Dallington Terrace, Christchurch, being Lot 2 on Deposited

Plan 25908. The purchase price was $422,000.

PITHIE V DODGE HC CHCH CIV-2010-409-002651 22 March 2011

(ii)Ms Pithie advanced $74,000.   Her daughter, Ms Dodge, did not introduce any capital into the purchase.  The balance of the purchase price was secured by first mortgage from ASB bank at $348,000.

(iii)Settlement took place on 26 September 2008 and the parties were registered at joint tenants.

(iv)At the time of the purchase, Ms Dodge had six dependent children.     Ms  Pithie  had  one  dependent  child  who  was disabled.

[3]      On 24 September 2008, ie two days before settlement, the parties signed a written deed of arrangement relating to the disposition of the sale proceeds should the property be sold.   The deed of arrangement set out the financial contributions towards the purchase and recorded an agreement that in the event of the parties selling the property, the proceeds would be divided:

(i)       repayment of any mortgage;

(ii)      repayment of Ms Pithie’s $74,000;

(iii)     the  balance  to  be  divided  equally  between  Ms  Pithie  and

Ms Dodge.

[4]      It was also agreed, although not recorded in the deed of arrangement, that both would contribute to the property outgoings, including rates, insurance, maintenance and mortgage repayments.   Unfortunately, in September 2009, there appears to have been a falling-out, which resulted in Ms Dodge leaving the property and ceasing to make any contributions towards the outgoings.

[5]      Without  her daughter’s  financial  support,  Ms  Pithie could  not  afford  the outgoings, so had to take in boarders to cover the costs.  She says in her affidavit that requests to her daughter to meet her share of the outgoings failed.

[6]      On 4 September 2010 the property was significantly damaged as a result of the Christchurch earthquake.   It was considered uninhabitable due to structural damage and ground subsidence.
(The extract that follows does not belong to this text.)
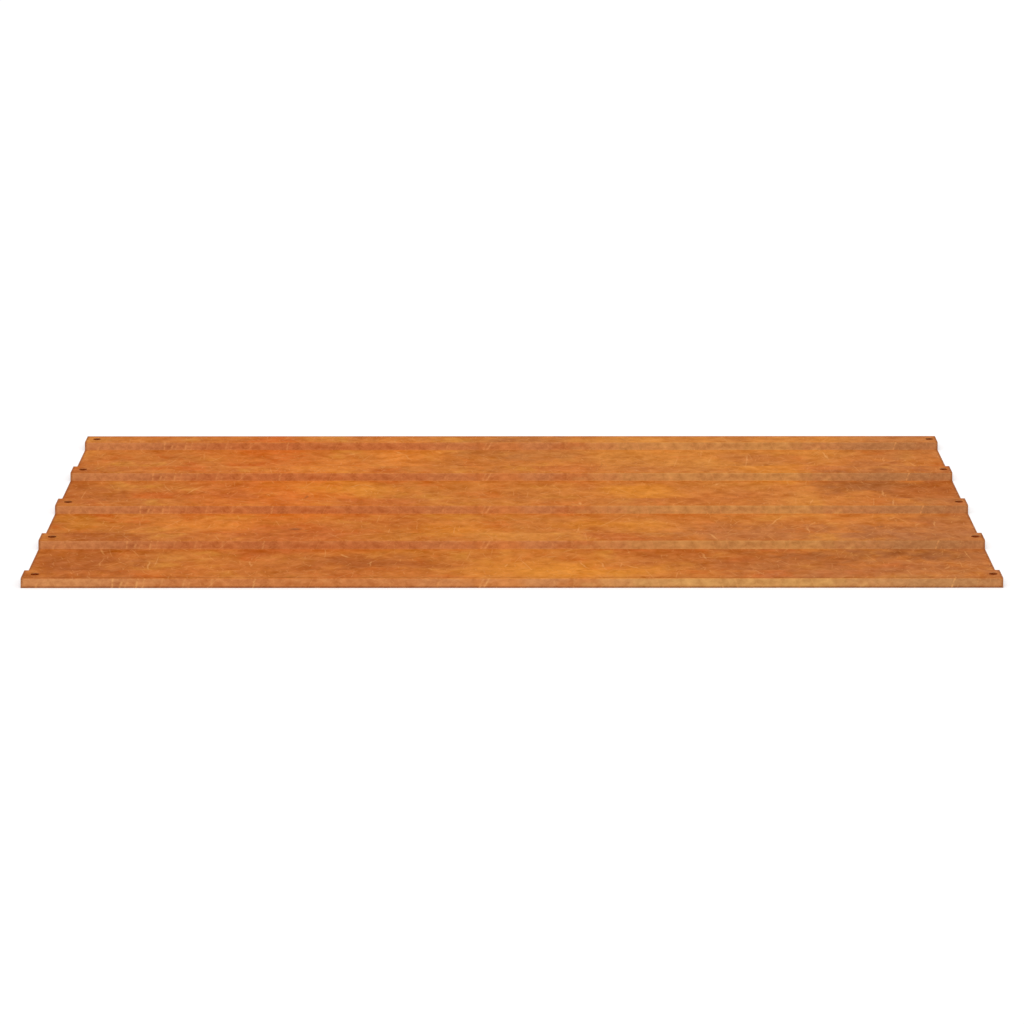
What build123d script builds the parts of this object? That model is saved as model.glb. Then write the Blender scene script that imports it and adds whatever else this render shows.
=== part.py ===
from build123d import *
import os
from math import atan2, cos

# A thin steel roofing sheet, rolled in one piece: wide flat valleys, narrow raised ribs with steep sides,
# and one fixing hole through the crest of every rib near each end of the sheet.
# X runs along the ribs, Y across them and Z up. The sheet lies on its valleys, and all sizes are millimetres.

# Steel strip
sheet_length = 600.0
sheet_thickness = 0.4

# Ribs, measured on the middle of the sheet's thickness
rib_count = 5
rib_pitch = 84.7
crest_width = 17.9
side_run = 1.4
rib_height = 5.5

# Inner radius of every bend
bend_radius = 0.8

# Fixing holes, with their distance from the left and the right end of the sheet
hole_diameter = 5.5
left_hole_margin = 7.6
right_hole_margin = 5.0

# Levels of the middle of the sheet, where it rests and on top of a rib
valley_level = sheet_thickness / 2
crest_level = valley_level + rib_height

# The long free edges are sheared square to the sloping sides and just reach the floor
side_slope = atan2(rib_height, side_run)
edge_level = valley_level * cos(side_slope)
edge_run = side_run * (crest_level - edge_level) / rib_height


def rib_centre(index):
    """Distance across the sheet from its middle to the middle of one rib."""
    return (index - (rib_count - 1) / 2) * rib_pitch


def rib_corners(index):
    """The four bend corners of one rib, from its front foot over the crest to its back foot."""
    centre = rib_centre(index)
    front_crest = centre - crest_width / 2
    back_crest = centre + crest_width / 2
    front_foot = (front_crest - side_run, valley_level)
    back_foot = (back_crest + side_run, valley_level)
    if index == 0:
        front_foot = (front_crest - edge_run, edge_level)
    if index == rib_count - 1:
        back_foot = (back_crest + edge_run, edge_level)
    return [front_foot, (front_crest, crest_level), (back_crest, crest_level), back_foot]


def rolled_sheet():
    """The sheet's bent section, drawn across the ribs and carried along their length."""
    corners = [corner for index in range(rib_count) for corner in rib_corners(index)]
    middle_line = FilletPolyline(*corners, radius=bend_radius + sheet_thickness / 2)
    section = trace(middle_line, line_width=sheet_thickness)
    return extrude(Plane.YZ * section, amount=sheet_length / 2, both=True)


def fixing_holes():
    """One drill per hole, standing on the crests near both ends of the sheet."""
    left_row = left_hole_margin - sheet_length / 2
    right_row = sheet_length / 2 - right_hole_margin
    lines = [rib_centre(index) for index in range(rib_count)]
    places = [(row, line, crest_level) for row in (left_row, right_row) for line in lines]
    return Locations(*places) * Cylinder(hole_diameter / 2, 4 * sheet_thickness)


ribbed_sheet = rolled_sheet() - fixing_holes()

os.makedirs("parts", exist_ok=True)
export_step(ribbed_sheet, "parts/ribbed_sheet.step")
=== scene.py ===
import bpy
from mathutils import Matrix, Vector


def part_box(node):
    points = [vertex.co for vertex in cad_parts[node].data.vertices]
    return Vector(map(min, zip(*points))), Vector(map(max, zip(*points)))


bl_info = {
    "name": "Rusted Ribbed Sheet",
    "version": (1, 0, 0),
    "blender": (4, 5, 0),
    "location": "View3D > Sidebar > Ribbed Sheet",
    "description": "Gives a ribbed steel roofing sheet its rust skin and sets up its studio",
    "category": "Material",
}

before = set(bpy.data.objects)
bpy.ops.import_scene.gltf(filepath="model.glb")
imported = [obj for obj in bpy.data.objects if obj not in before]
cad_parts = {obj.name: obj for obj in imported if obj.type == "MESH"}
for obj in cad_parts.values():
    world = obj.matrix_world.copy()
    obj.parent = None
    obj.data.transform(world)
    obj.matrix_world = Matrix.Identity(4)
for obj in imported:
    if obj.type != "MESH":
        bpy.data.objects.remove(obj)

import math
from collections import namedtuple

import bpy
from bpy.props import FloatProperty, FloatVectorProperty, PointerProperty
from bpy.types import Operator, Panel, PropertyGroup

MM = 0.001
SHEET = "ribbed_sheet"
SHEET_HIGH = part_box(SHEET)[1]
WHITE = (1.0, 1.0, 1.0)


def display(red, green, blue):
    """Turns a colour as seen on a screen, 0 to 255, into the linear values that a shader takes."""
    def linear(level):
        level = level / 255
        return level / 12.92 if level <= 0.04045 else ((level + 0.055) / 1.055) ** 2.4
    return linear(red), linear(green), linear(blue)


# Rust tones, named as a painter would
TONES = {
    "glow": display(218, 108, 30),
    "apricot": display(220, 126, 46),
    "amber": display(222, 135, 44),
    "straw": display(214, 135, 56),
    "tan": display(206, 122, 52),
    "putty": display(212, 154, 87),
    "olive": display(197, 117, 36),
    "rust": display(197, 106, 38),
    "brick": display(198, 101, 40),
    "dun": display(195, 135, 83),
    "clay": display(181, 108, 58),
    "chestnut": display(178, 94, 36),
    "umber": display(160, 92, 46),
    "burnt": display(140, 80, 42),
}

# A soft patch of one tone: its middle, half length and half width in millimetres, and how strongly it
# covers
Patch = namedtuple("Patch", "tone x y half_length half_width cover")

SHEET_PATCHES = (
    Patch("tan", 140, 40, 220, 170, 0.6),
    Patch("olive", -30, 30, 90, 170, 0.2),
    Patch("clay", 300, -40, 40, 170, 0.6),
    Patch("straw", 120, 165, 240, 25, 0.6),
    Patch("clay", 215, -150, 110, 45, 0.7),
    Patch("chestnut", -285, 40, 40, 80, 0.7),
    Patch("chestnut", -268, -120, 45, 90, 1.0),
    Patch("tan", -270, 155, 45, 25, 0.6),
    Patch("chestnut", -262, -168, 45, 24, 0.6),
    Patch("glow", -170, 140, 55, 60, 0.4),
    Patch("glow", -150, 25, 70, 75, 0.75),
    Patch("brick", -195, 50, 30, 30, 0.6),
    Patch("brick", -80, -10, 35, 30, 0.6),
    Patch("apricot", -125, 100, 40, 45, 0.9),
    Patch("apricot", -75, 145, 35, 40, 0.9),
    Patch("amber", -110, 55, 32, 26, 0.8),
    Patch("apricot", -200, -40, 35, 25, 0.8),
    Patch("olive", -275, -30, 25, 25, 0.8),
    Patch("brick", -130, -80, 75, 40, 0.8),
    Patch("tan", -218, -105, 16, 30, 0.6),
    Patch("rust", -180, -155, 60, 35, 0.8),
    Patch("rust", -90, -160, 50, 35, 0.8),
    Patch("chestnut", -85, -122, 42, 20, 1.0),
    Patch("chestnut", -125, -125, 28, 26, 0.6),
    Patch("olive", -65, -75, 40, 40, 0.6),
    Patch("rust", -62, -40, 35, 22, 0.5),
    Patch("amber", -35, -55, 35, 26, 0.5),
    Patch("umber", -25, 152, 26, 22, 0.4),
    Patch("clay", 20, 155, 40, 25, 0.5),
    Patch("brick", 35, 90, 28, 32, 0.5),
    Patch("straw", 85, 130, 45, 50, 0.7),
    Patch("straw", 140, 105, 40, 45, 0.8),
    Patch("amber", 180, 90, 28, 30, 0.7),
    Patch("straw", 225, 150, 35, 25, 0.5),
    Patch("clay", 175, 135, 25, 20, 0.2),
    Patch("umber", 252, 60, 50, 26, 0.8),
    Patch("clay", 245, 100, 45, 28, 0.4),
    Patch("clay", 275, 162, 50, 28, 0.5),
    Patch("chestnut", 283, 48, 32, 26, 0.9),
    Patch("amber", 82, 46, 38, 22, 0.9),
    Patch("straw", 197, 15, 12, 42, 0.5),
    Patch("amber", 62, -42, 38, 20, 0.7),
    Patch("rust", 120, 0, 45, 32, 0.45),
    Patch("straw", 10, -75, 50, 28, 0.6),
    Patch("amber", 35, -158, 88, 48, 0.9),
    Patch("brick", 70, -85, 30, 20, 0.6),
    Patch("clay", 150, -70, 60, 35, 0.6),
    Patch("chestnut", 98, -115, 34, 28, 0.75),
    Patch("chestnut", 165, -122, 60, 36, 0.45),
    Patch("clay", 245, -72, 60, 42, 1.0),
    Patch("straw", 203, -90, 16, 16, 0.5),
    Patch("umber", 262, -106, 36, 16, 0.9),
    Patch("umber", 190, -110, 40, 12, 0.6),
)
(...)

As a result, Ms Pithie and her disabled daughter had to vacate the property and have been living in rental accommodation since.

[7]      Problems have now arisen and Ms Pithie is in limbo.  What has happened is that EQC has paid out their contribution, with the funds sitting as a credit in the bank.   However, the insurers of the property are unwilling to negotiate with Ms Pithie regarding the repairs or remediation of the property as she is currently only a co-owner.  The defendant, Ms Dodge, is refusing or failing to take any active part in settling the insurance claim, and in December 2010 as I have said, emigrated to Australia.

[8]      Ms Pithie wants to be able to settle the insurance claim and re-establish a home for herself and her disabled child.

[9]      I am satisfied, having regard to s 339 and the factors I am required to take into account under s 342, that the application should be granted.

[10]     I accordingly make orders as follows:

(i)The property at 6 Dallington Terrace, Christchurch is to be transferred from Barbara Pithie and Paula Henrietta Dodge as joint tenants to Barbara Pithie, on the basis:

a.   no consideration is paid;

b.  the purchase price for the transfer from Paula Henrietta Dodge to

Barbara Pithie be calculated:

1.1On  the  basis  the  section  can  be  built  upon,  as  the insured value of the house plus the value of the section (to be determined by a registered valuer), less:

(i)the full value of the mortgage at the time compensation is settled with the insurers and EQC;

(ii)the  sum  of  $74,000,  being  the  cash  the  plaintiff advanced at the time of settlement, being a credit to the plaintiff;

(iii)one half of the cost of outgoings including rates, insurances, since 4 September 2010;

(iv)     to allow a sum for the costs of these proceedings on a

1B scale and the costs associated with the valuations and negotiations with the insurers and EQC.

(iv)In  the  event  the  section  cannot  be  built  upon,  the  value  to  be determined by the value of the section plus any compensation paid by EQC for the section, plus any compensation paid by EQC and the insurers for the house, less (i), (ii), (iii), and (iv) above, with the balance to be credited equally to the plaintiff and the defendant.

[11]     Leave is reserved for Ms Pithie to seek further directions from the Court should the need arise.